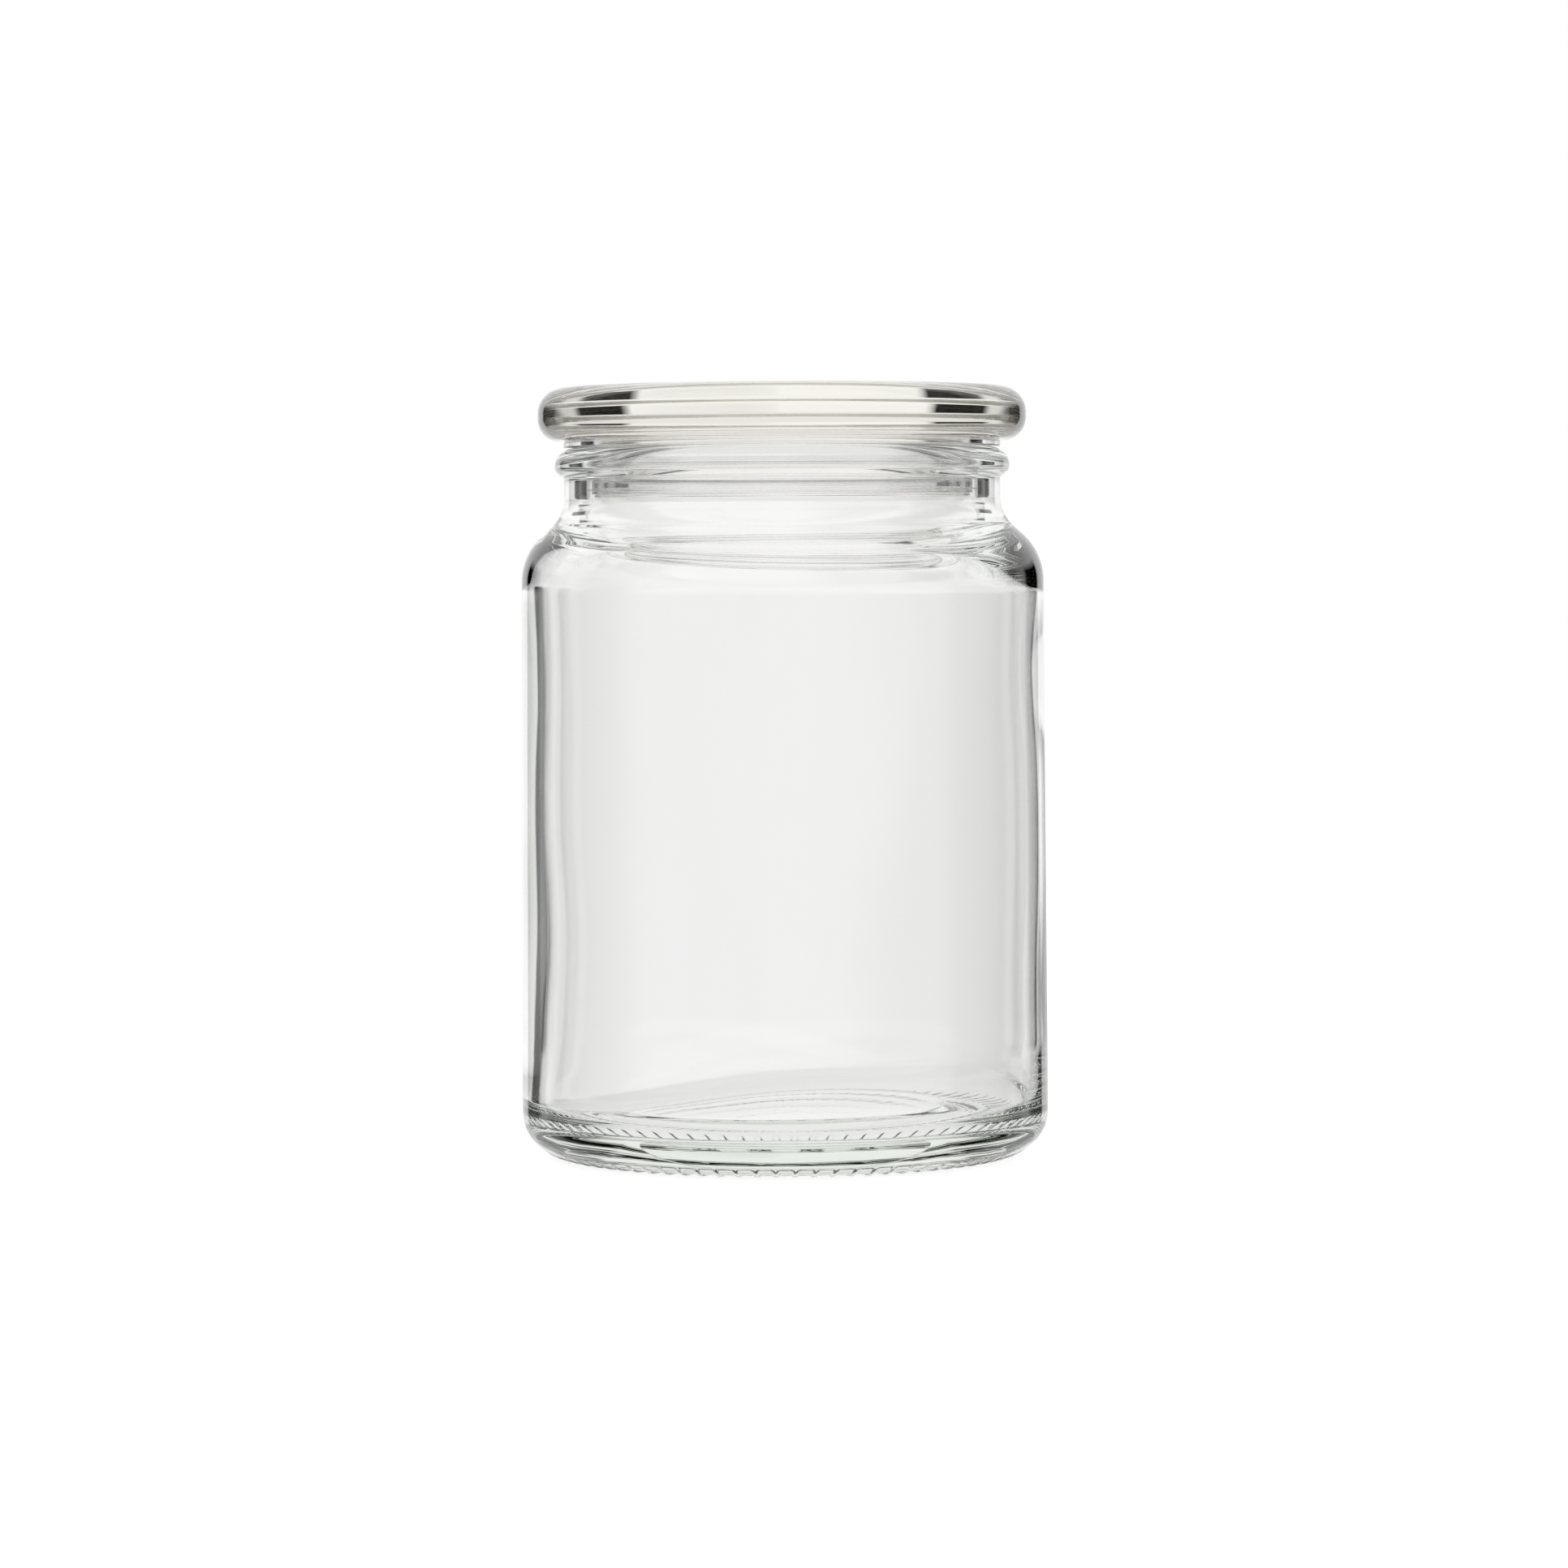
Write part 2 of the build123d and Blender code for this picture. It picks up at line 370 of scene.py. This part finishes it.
def glass(name, absorbed, tint, ior=1.52, roughness=(0.0, 0.015)):
    """Clear glass with a faint ripple, soft haze and streaks of tint.

    absorbed is what a metre takes out of red, green and blue, tint the colour of the streaks,
    and roughness the range of the haze.
    """
    material = bpy.data.materials.new(name)
    material.use_nodes = True
    nodes, links = material.node_tree.nodes, material.node_tree.links
    shader = nodes["Principled BSDF"]
    shader.inputs["Transmission Weight"].default_value = 1
    shader.inputs["IOR"].default_value = ior
    waves, haze = cloud(nodes, links, *WAVES), cloud(nodes, links, *HAZE)
    streaks = nodes.new("ShaderNodeMixRGB")
    streaks.inputs[1].default_value = (1, 1, 1, 1)
    streaks.inputs[2].default_value = (*tint, 1)
    links.new(waves, streaks.inputs["Fac"])
    links.new(streaks.outputs["Color"], shader.inputs["Base Color"])
    rough = nodes.new("ShaderNodeMapRange")
    rough.inputs["To Min"].default_value, rough.inputs["To Max"].default_value = roughness
    links.new(haze, rough.inputs["Value"])
    links.new(rough.outputs["Result"], shader.inputs["Roughness"])
    skin = nodes.new("ShaderNodeBump")
    skin.inputs["Distance"].default_value = RIPPLE
    links.new(waves, skin.inputs["Height"])
    links.new(skin.outputs["Normal"], shader.inputs["Normal"])
    density = max(absorbed) * 1.25
    volume = nodes.new("ShaderNodeVolumeAbsorption")
    volume.inputs["Color"].default_value = (*(1 - a / density for a in absorbed), 1)
    volume.inputs["Density"].default_value = density
    links.new(volume.outputs["Volume"], nodes["Material Output"].inputs["Volume"])
    return material


# ---- stage ----------------------------------------------------------------
# Brightness of the surroundings by azimuth in degrees, 0 behind the jar and 90 to the right.
# LOW lies under the span LEVEL_FROM, HIGH over the span LEVEL_TO, and LEVEL between them, with the
# white backdrop and, close beside it, the dark strips that draw the lines down the jar's edges.
LOW_RING = (
    (-180, 0.78), (-104, 0.78), (-98, 0.05), (-62, 0.05), (-54, 0.86),
    (54, 0.86), (62, 0.05), (98, 0.05), (104, 0.78), (180, 0.78),
)
LEVEL_RING = (
    (-180, 0.3), (-104, 0.3), (-98, 0.02), (-58, 0.02), (-52, 0.8), (-47, 0.8),
    (-44, 0.0), (-28, 0.0), (-26, 1.0), (0.2, 1.0), (1, 0.94), (6, 0.9), (22, 0.95), (27, 1.0),
    (29, 0.0), (44, 0.0), (47, 0.7), (52, 0.7), (58, 0.02), (98, 0.02), (104, 0.3), (180, 0.3),
)
HIGH_RING = (
    (-180, 0.8), (-104, 0.8), (-98, 0.1), (-72, 0.1), (-62, 1.0),
    (62, 1.0), (72, 0.1), (98, 0.1), (104, 0.8), (180, 0.8),
)
LEVEL_FROM, LEVEL_TO = (-12, -8), (6, 10)      # elevations over which one ring passes into the next
FLOOR_SIDE, FLOOR_HEIGHT = 4.0, -0.0002
FLOOR_LIGHT = 0.75                             # the floor's own light, beside what falls on it


def ring_light(tree, direction, stops):
    """Colour socket with the brightness that the stops give for a direction's azimuth."""
    nodes, links = tree.nodes, tree.links
    split = nodes.new("ShaderNodeSeparateXYZ")
    links.new(direction, split.inputs[0])
    azimuth = nodes.new("ShaderNodeMath")
    azimuth.operation = "ARCTAN2"
    links.new(split.outputs["X"], azimuth.inputs[0])
    links.new(split.outputs["Y"], azimuth.inputs[1])
    share = nodes.new("ShaderNodeMapRange")
    share.inputs["From Min"].default_value = -math.pi
    share.inputs["From Max"].default_value = math.pi
    links.new(azimuth.outputs[0], share.inputs["Value"])
    ramp = nodes.new("ShaderNodeValToRGB")
    links.new(share.outputs["Result"], ramp.inputs["Fac"])
    elements = ramp.color_ramp.elements
    while len(elements) < len(stops):
        elements.new(0.5)
    for element, (degrees, light) in zip(elements, stops):
        element.position = degrees / 360 + 0.5
        element.color = (light, light, light, 1)
    return ramp.outputs["Color"]


def above(tree, height, span, first, second):
    """Colour socket that passes from first to second as a direction rises through the span."""
    share = tree.nodes.new("ShaderNodeMapRange")
    share.inputs["From Min"].default_value = math.sin(math.radians(span[0]))
    share.inputs["From Max"].default_value = math.sin(math.radians(span[1]))
    tree.links.new(height, share.inputs["Value"])
    mix = tree.nodes.new("ShaderNodeMixRGB")
    tree.links.new(share.outputs["Result"], mix.inputs["Fac"])
    tree.links.new(first, mix.inputs[1])
    tree.links.new(second, mix.inputs[2])
    return mix.outputs["Color"]


def make_world():
    """Soft surroundings by direction for the glass to bend and mirror. The camera sees plain white."""
    world = bpy.data.worlds.new("surroundings")
    bpy.context.scene.world = world
    world.use_nodes = True
    tree = world.node_tree
    tree.nodes.clear()
    direction = tree.nodes.new("ShaderNodeTexCoord").outputs["Generated"]
    split = tree.nodes.new("ShaderNodeSeparateXYZ")
    tree.links.new(direction, split.inputs[0])
    low = ring_light(tree, direction, LOW_RING)
    level = ring_light(tree, direction, LEVEL_RING)
    high = ring_light(tree, direction, HIGH_RING)
    lower = above(tree, split.outputs["Z"], LEVEL_FROM, low, level)
    colour = above(tree, split.outputs["Z"], LEVEL_TO, lower, high)
    surround = tree.nodes.new("ShaderNodeBackground")
    tree.links.new(colour, surround.inputs["Color"])
    plain = tree.nodes.new("ShaderNodeBackground")
    plain.inputs["Color"].default_value = (1, 1, 1, 1)
    rays = tree.nodes.new("ShaderNodeLightPath")
    mix = tree.nodes.new("ShaderNodeMixShader")
    tree.links.new(rays.outputs["Is Camera Ray"], mix.inputs["Fac"])
    tree.links.new(surround.outputs[0], mix.inputs[1])
    tree.links.new(plain.outputs[0], mix.inputs[2])
    out = tree.nodes.new("ShaderNodeOutputWorld")
    tree.links.new(mix.outputs[0], out.inputs["Surface"])


def make_floor():
    """The pale floor that the camera sees."""
    material = bpy.data.materials.new("floor")
    material.use_nodes = True
    shader = material.node_tree.nodes["Principled BSDF"]
    shader.inputs["Base Color"].default_value = (0.82, 0.82, 0.82, 1)
    shader.inputs["Roughness"].default_value = 0.9
    shader.inputs["Specular IOR Level"].default_value = 0.1
    shader.inputs["Emission Color"].default_value = (1, 1, 1, 1)
    shader.inputs["Emission Strength"].default_value = FLOOR_LIGHT
    signs = ((-1, -1), (1, -1), (1, 1), (-1, 1))
    corners = [(x * FLOOR_SIDE, y * FLOOR_SIDE, FLOOR_HEIGHT) for x, y in signs]
    mesh = bpy.data.meshes.new("floor")
    mesh.from_pydata(corners, [], [(0, 1, 2, 3)])
    mesh.materials.append(material)
    floor = bpy.data.objects.new("floor", mesh)
    bpy.context.scene.collection.objects.link(floor)
    floor.visible_transmission = floor.visible_glossy = False


# ---- build ----------------------------------------------------------------
make_camera()
make_jar(glass("jar_glass", absorbed=(1.8, 1.4, 2.0), tint=(0.985, 0.985, 0.98)))
make_lid(glass("lid_glass", absorbed=(0.6, 0.8, 1.4), tint=(1, 0.995, 0.985)))
make_seal(glass(
    "seal_plastic", absorbed=(2, 2, 2), tint=(0.98, 0.985, 0.99), ior=1.35, roughness=(0.01, 0.06)))
make_floor()
make_world()

scene = bpy.context.scene
scene.view_settings.view_transform = "Standard"
scene.cycles.max_bounces = 32
scene.cycles.transmission_bounces = 32
scene.cycles.glossy_bounces = 16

__WHAT IS REQUIRED__. Everything from the first line through the line containing "return material" should be quoted exactly, and nothing beyond it.

__OUTPUT FOR THIS TASK__.
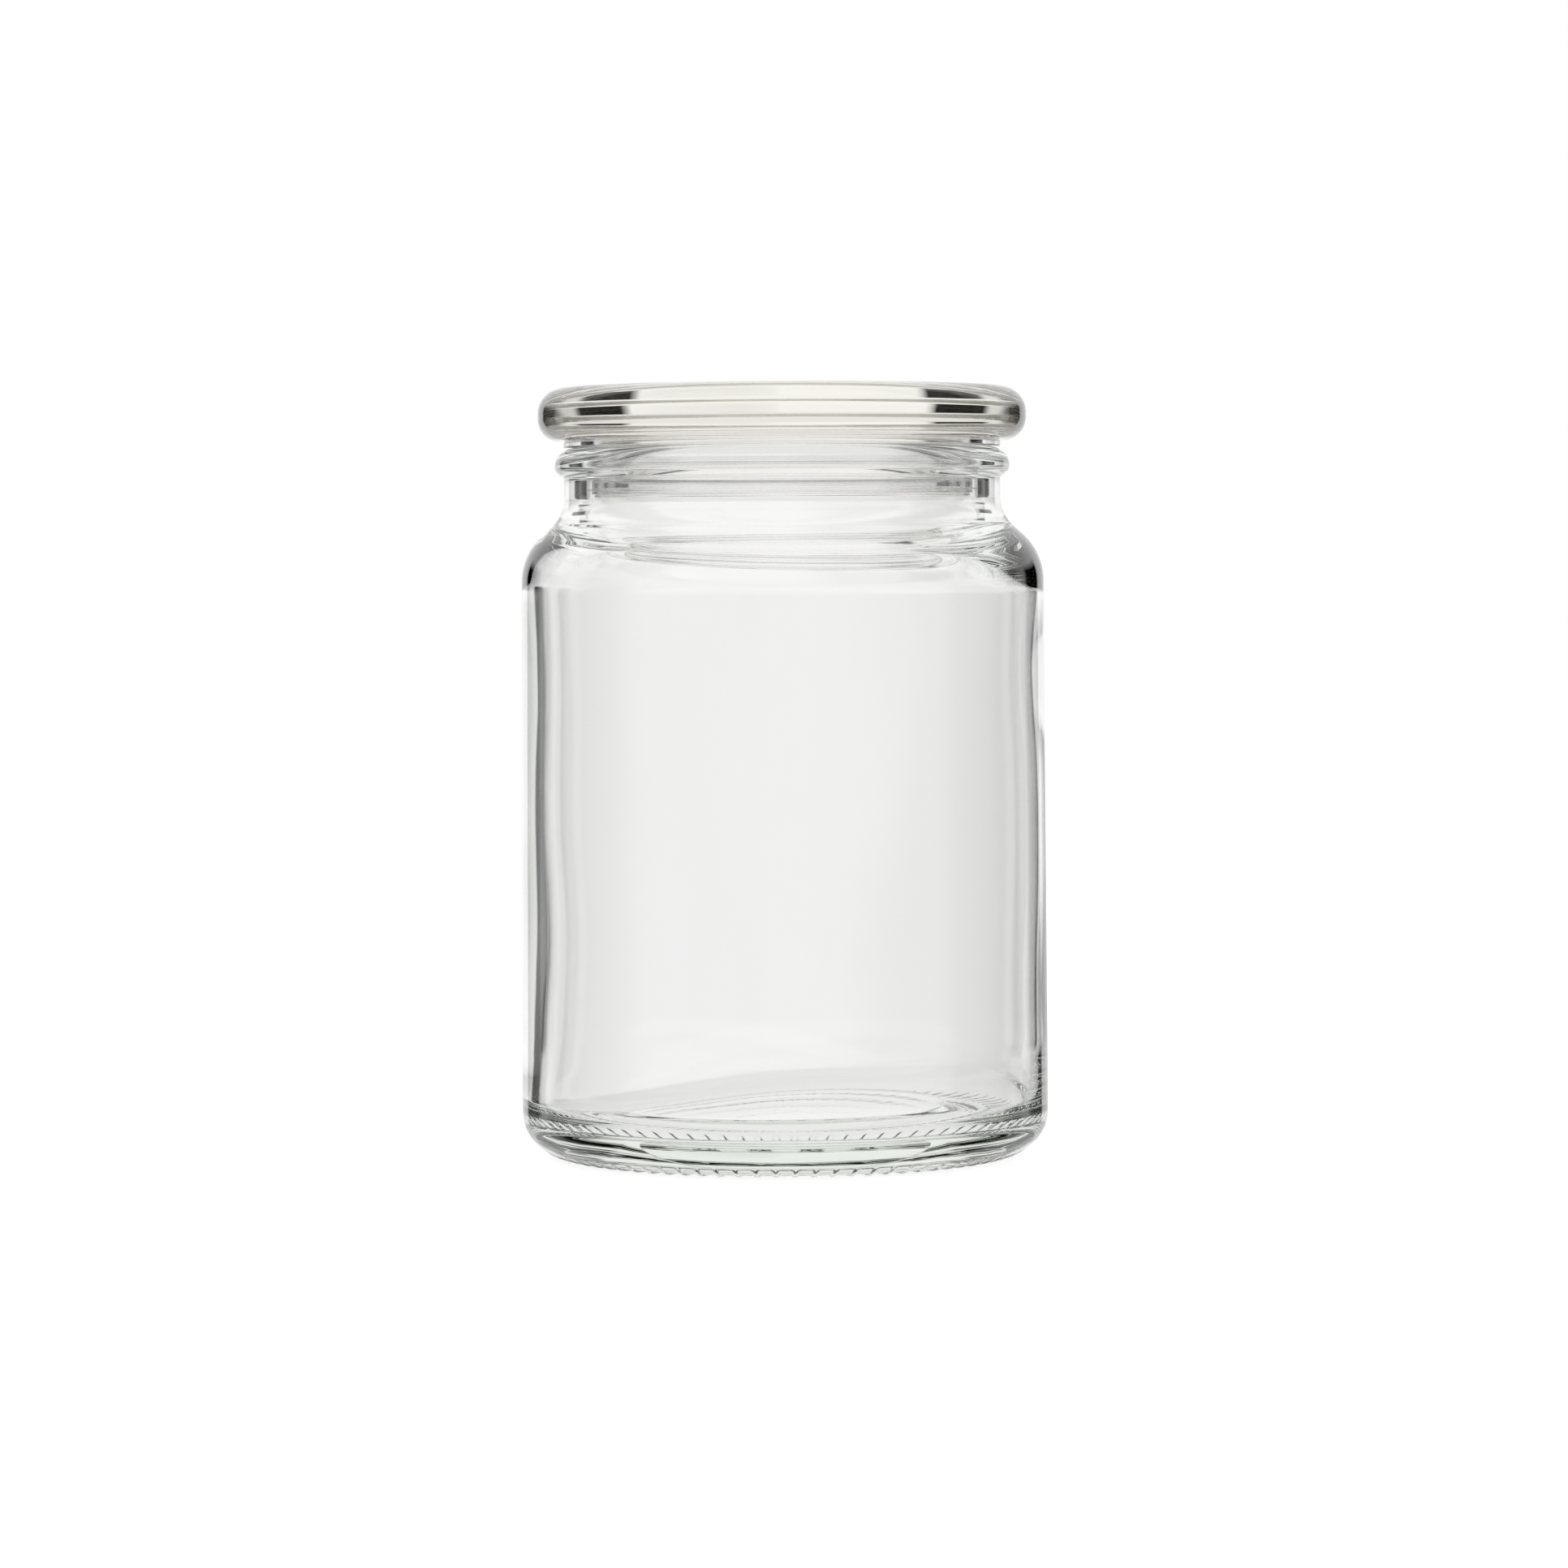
Write part 2 of the build123d and Blender code for this picture. It picks up at line 370 of scene.py. This part finishes it.
def glass(name, absorbed, tint, ior=1.52, roughness=(0.0, 0.015)):
    """Clear glass with a faint ripple, soft haze and streaks of tint.

    absorbed is what a metre takes out of red, green and blue, tint the colour of the streaks,
    and roughness the range of the haze.
    """
    material = bpy.data.materials.new(name)
    material.use_nodes = True
    nodes, links = material.node_tree.nodes, material.node_tree.links
    shader = nodes["Principled BSDF"]
    shader.inputs["Transmission Weight"].default_value = 1
    shader.inputs["IOR"].default_value = ior
    waves, haze = cloud(nodes, links, *WAVES), cloud(nodes, links, *HAZE)
    streaks = nodes.new("ShaderNodeMixRGB")
    streaks.inputs[1].default_value = (1, 1, 1, 1)
    streaks.inputs[2].default_value = (*tint, 1)
    links.new(waves, streaks.inputs["Fac"])
    links.new(streaks.outputs["Color"], shader.inputs["Base Color"])
    rough = nodes.new("ShaderNodeMapRange")
    rough.inputs["To Min"].default_value, rough.inputs["To Max"].default_value = roughness
    links.new(haze, rough.inputs["Value"])
    links.new(rough.outputs["Result"], shader.inputs["Roughness"])
    skin = nodes.new("ShaderNodeBump")
    skin.inputs["Distance"].default_value = RIPPLE
    links.new(waves, skin.inputs["Height"])
    links.new(skin.outputs["Normal"], shader.inputs["Normal"])
    density = max(absorbed) * 1.25
    volume = nodes.new("ShaderNodeVolumeAbsorption")
    volume.inputs["Color"].default_value = (*(1 - a / density for a in absorbed), 1)
    volume.inputs["Density"].default_value = density
    links.new(volume.outputs["Volume"], nodes["Material Output"].inputs["Volume"])
    return material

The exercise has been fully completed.